Part of the problem, and also the cleverness of the film, is that every character has a Doppelganger, further blurring the real and surreal, often beyond distinction. The barons and baronesses Johan encounters appear to him sometimes as they are and other times as he merely imagines them. Only after Alma tells the camera that she herself began seeing their neighbors through his dark lens do we realize Johan has been fantasizing about them all along.
Out of sheer consistency, even Bergman's themes have Doppelgangers. The paranoid artist could be Bergman himself or it could be any artist. Johan might be skirting high society out of fear of sexual humiliation or from feelings of freakishness. His mania might derive more from sexual dissatisfaction with the rather homely Alma than from any frustration with the way his neighbors' treat him. Johan obviously suffers his insanity so we feel compassion for him, but his moods make him too unpleasant to be truly sympathetic.
Similar dualities predominate Bergman's camera work. While Johan paints on the heath, the grass appears soft and fresh, but when he has a flashback about killing a boy while fishing on the rocky bluffs, those cliffs become jagged and sinister. And when Johan retreats to the woods, he imagines vampires and ravens tearing him apart in a tangled ravine.

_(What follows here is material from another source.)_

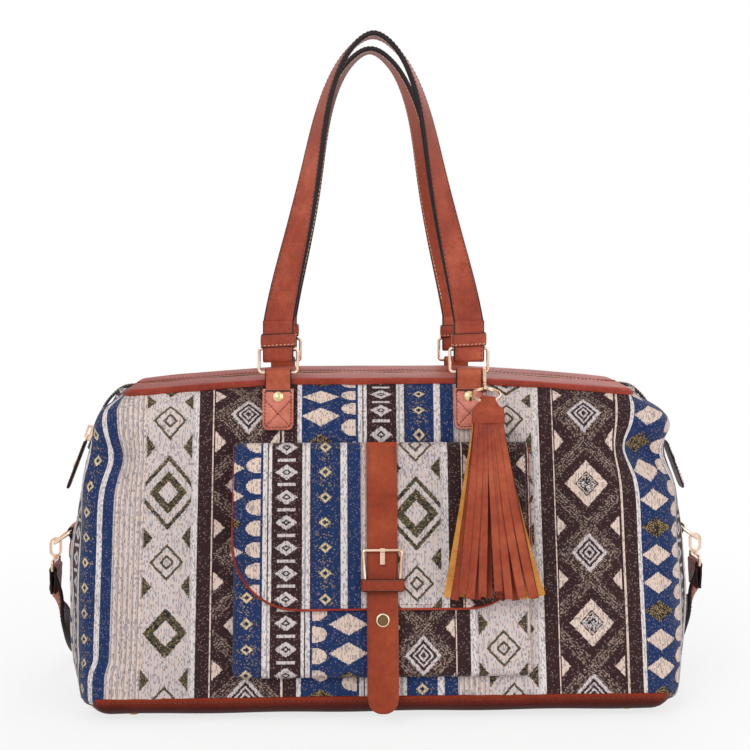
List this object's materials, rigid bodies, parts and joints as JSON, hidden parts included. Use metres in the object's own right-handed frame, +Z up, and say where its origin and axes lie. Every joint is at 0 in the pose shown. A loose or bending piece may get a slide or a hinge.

By the end of his career Bergman said he was far less certain of himself and his work but therefore more wise than he had been during the early years. As with Hoffmann, "Hour of the Wolf" is as much a metaphor for indeterminacy and clouded perception as for insanity. Both artists share the very (post)-modern attitude that insanity is more akin to conviction than indecision. Appropriately, Bergman prevents his viewers from drawing too many conclusions.